What the task requires | Only the lines from the one with "Write part 3" through the one with "return [(u0, z0), (u1, z0), (u1, z1), (u0, z1)]" are to be restated, word for word, with both of them included.

Materials provided |
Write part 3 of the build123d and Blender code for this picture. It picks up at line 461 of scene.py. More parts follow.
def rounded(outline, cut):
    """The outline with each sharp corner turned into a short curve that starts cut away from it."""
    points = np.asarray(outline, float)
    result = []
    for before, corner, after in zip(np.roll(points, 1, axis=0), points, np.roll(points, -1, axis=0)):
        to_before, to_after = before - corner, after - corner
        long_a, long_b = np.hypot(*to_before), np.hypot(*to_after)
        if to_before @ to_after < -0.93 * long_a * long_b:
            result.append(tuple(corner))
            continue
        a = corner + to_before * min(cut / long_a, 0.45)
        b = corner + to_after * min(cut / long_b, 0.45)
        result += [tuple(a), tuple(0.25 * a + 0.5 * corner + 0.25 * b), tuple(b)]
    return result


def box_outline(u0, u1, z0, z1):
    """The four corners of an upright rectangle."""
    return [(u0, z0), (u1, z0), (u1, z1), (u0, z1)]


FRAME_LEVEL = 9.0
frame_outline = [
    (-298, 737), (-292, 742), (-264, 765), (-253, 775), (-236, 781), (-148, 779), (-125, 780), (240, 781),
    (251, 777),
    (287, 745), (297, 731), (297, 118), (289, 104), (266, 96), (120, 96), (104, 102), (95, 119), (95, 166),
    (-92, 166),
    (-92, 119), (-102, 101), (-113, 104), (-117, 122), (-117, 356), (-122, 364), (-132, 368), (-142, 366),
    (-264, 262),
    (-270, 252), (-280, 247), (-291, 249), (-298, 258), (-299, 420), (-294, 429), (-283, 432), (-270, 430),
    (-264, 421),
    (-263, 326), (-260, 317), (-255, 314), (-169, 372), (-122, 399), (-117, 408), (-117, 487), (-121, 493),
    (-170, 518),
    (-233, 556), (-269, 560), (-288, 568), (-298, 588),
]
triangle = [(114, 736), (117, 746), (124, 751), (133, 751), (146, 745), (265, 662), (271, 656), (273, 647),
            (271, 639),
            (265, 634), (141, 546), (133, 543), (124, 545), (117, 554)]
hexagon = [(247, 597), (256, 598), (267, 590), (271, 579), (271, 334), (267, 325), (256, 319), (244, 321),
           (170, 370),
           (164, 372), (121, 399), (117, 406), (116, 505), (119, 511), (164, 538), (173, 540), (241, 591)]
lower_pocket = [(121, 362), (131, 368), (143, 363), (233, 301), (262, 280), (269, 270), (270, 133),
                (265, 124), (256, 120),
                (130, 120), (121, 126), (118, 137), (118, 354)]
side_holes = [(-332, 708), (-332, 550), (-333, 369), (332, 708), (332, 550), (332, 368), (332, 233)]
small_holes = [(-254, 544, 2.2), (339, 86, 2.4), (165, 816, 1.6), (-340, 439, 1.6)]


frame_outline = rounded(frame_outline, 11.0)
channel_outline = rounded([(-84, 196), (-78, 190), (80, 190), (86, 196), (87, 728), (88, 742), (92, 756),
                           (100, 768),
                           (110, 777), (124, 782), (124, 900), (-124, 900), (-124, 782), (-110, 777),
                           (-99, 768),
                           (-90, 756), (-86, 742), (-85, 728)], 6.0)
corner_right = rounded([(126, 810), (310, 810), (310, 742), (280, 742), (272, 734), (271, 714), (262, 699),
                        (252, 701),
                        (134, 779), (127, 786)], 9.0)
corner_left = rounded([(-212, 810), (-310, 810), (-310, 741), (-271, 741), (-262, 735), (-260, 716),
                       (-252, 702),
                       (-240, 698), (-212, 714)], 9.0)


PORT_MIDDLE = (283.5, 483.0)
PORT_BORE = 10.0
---
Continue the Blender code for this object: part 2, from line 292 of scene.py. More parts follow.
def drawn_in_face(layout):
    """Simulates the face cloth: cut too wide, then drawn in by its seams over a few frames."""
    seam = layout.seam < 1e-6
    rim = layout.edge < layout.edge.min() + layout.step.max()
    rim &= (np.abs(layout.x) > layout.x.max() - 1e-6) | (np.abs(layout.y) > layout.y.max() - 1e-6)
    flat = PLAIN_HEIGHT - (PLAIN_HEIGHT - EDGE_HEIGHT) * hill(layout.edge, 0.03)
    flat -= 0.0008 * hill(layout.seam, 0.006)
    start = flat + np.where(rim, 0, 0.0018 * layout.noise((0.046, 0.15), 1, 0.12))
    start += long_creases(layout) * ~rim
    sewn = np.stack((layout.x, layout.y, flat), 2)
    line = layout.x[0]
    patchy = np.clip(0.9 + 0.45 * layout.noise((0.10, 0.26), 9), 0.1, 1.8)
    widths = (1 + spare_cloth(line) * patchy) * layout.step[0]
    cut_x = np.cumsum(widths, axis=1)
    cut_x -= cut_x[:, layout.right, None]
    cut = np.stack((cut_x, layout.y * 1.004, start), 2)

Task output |
Write part 3 of the build123d and Blender code for this picture. It picks up at line 461 of scene.py. More parts follow.
def rounded(outline, cut):
    """The outline with each sharp corner turned into a short curve that starts cut away from it."""
    points = np.asarray(outline, float)
    result = []
    for before, corner, after in zip(np.roll(points, 1, axis=0), points, np.roll(points, -1, axis=0)):
        to_before, to_after = before - corner, after - corner
        long_a, long_b = np.hypot(*to_before), np.hypot(*to_after)
        if to_before @ to_after < -0.93 * long_a * long_b:
            result.append(tuple(corner))
            continue
        a = corner + to_before * min(cut / long_a, 0.45)
        b = corner + to_after * min(cut / long_b, 0.45)
        result += [tuple(a), tuple(0.25 * a + 0.5 * corner + 0.25 * b), tuple(b)]
    return result


def box_outline(u0, u1, z0, z1):
    """The four corners of an upright rectangle."""
    return [(u0, z0), (u1, z0), (u1, z1), (u0, z1)]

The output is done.